A package’s namespace is by definition the namespace of the __init__.py
module in its directory. This includes any names which are explicitly imported
into the __init__.py
file. Whenever a subpackage of a package is imported
its name is automatically added to the namespace of the parent package (i.e. to
the namespace of that package’s __init__.py
).
Subpackages are imported (and their __init__.py
files are run) when they are
either 1) explicitly imported or 2) automatically imported just before a module
or subpackage contained within that subpackage is imported.
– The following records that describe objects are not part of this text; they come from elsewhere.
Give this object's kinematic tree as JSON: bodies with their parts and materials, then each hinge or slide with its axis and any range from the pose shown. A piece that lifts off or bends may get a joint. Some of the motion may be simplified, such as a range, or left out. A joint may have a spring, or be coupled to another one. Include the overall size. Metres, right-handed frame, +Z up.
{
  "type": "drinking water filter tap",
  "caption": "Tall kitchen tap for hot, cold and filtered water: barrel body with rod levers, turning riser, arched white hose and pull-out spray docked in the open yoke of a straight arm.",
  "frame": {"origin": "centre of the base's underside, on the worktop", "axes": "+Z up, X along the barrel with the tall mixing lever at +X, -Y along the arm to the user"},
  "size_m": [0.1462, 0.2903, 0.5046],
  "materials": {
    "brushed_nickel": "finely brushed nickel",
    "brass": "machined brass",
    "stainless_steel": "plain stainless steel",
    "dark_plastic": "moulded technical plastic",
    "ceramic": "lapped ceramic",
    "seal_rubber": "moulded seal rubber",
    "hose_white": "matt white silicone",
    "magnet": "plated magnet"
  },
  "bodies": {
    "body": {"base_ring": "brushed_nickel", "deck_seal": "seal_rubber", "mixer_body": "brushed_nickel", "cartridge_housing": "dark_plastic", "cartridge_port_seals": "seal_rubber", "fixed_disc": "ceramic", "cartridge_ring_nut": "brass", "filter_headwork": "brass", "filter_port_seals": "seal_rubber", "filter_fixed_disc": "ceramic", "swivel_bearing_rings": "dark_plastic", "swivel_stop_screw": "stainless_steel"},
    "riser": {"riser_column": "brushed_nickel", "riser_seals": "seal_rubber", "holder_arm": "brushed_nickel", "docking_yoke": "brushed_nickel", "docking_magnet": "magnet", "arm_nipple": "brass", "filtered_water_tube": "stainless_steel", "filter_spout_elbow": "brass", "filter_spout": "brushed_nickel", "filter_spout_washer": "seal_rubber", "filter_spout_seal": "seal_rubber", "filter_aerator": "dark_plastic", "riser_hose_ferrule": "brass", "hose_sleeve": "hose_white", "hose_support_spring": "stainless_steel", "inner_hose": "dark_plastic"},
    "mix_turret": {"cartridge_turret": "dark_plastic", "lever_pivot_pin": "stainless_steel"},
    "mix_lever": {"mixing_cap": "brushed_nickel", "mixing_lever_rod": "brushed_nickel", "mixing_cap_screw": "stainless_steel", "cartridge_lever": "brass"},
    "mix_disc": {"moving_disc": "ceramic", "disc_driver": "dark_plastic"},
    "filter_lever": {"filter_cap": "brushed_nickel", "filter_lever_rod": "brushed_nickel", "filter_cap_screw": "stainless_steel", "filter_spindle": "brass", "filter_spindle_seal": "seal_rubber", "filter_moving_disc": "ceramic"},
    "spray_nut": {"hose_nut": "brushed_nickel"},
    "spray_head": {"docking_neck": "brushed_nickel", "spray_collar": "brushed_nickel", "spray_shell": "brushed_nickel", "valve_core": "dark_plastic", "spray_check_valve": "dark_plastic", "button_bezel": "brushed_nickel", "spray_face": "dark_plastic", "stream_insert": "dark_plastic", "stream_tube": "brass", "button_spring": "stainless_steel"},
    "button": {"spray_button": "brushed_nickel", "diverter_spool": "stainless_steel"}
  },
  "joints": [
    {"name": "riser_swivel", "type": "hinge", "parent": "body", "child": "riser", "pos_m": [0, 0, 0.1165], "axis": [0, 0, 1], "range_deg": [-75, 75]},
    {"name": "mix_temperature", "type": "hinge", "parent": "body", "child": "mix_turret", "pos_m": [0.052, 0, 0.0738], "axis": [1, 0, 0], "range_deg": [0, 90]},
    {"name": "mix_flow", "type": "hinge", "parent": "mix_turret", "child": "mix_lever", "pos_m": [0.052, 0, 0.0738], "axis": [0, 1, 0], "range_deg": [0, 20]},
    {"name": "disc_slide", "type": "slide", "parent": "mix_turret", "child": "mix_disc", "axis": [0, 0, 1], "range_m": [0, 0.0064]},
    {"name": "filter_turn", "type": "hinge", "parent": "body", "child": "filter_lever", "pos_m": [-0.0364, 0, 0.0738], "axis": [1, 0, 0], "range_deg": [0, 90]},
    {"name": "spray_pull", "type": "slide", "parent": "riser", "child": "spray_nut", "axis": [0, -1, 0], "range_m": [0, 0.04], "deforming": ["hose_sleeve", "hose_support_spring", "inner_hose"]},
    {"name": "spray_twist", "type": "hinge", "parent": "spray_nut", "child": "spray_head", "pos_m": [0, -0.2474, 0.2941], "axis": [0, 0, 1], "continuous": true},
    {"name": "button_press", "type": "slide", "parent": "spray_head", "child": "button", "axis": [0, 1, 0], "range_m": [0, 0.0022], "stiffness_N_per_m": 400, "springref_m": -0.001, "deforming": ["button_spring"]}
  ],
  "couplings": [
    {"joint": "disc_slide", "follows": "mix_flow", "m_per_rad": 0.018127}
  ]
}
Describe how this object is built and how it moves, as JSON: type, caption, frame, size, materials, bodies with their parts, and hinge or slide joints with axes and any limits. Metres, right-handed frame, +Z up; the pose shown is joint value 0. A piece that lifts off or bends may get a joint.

As noted above,
the module
object representing the subpackage is also added to the namespace
of the package or subpackage that imports it (under its subpackage name).
It is easy to underestimate __init__.py
files, since they are often empty
files, but they are quite important as far as how Python packages work. The
top-level namespace of a package constitutes its main application-programmer
interface (API). Names which should be exposed by that API need to be imported
into the __init__.py
file.
Python import
statements always contain a specifier for a package or module
to import. Equivalently, they always contain a specifier for the corresponding
file or a directory in the filesystem. Remember that while Python’s import
statements never use the .py
file extension for naming modules, other than
that the names of modules, packages, and subpackages generally correspond
directly with filesystem objects (files and directories) and their filesystem names.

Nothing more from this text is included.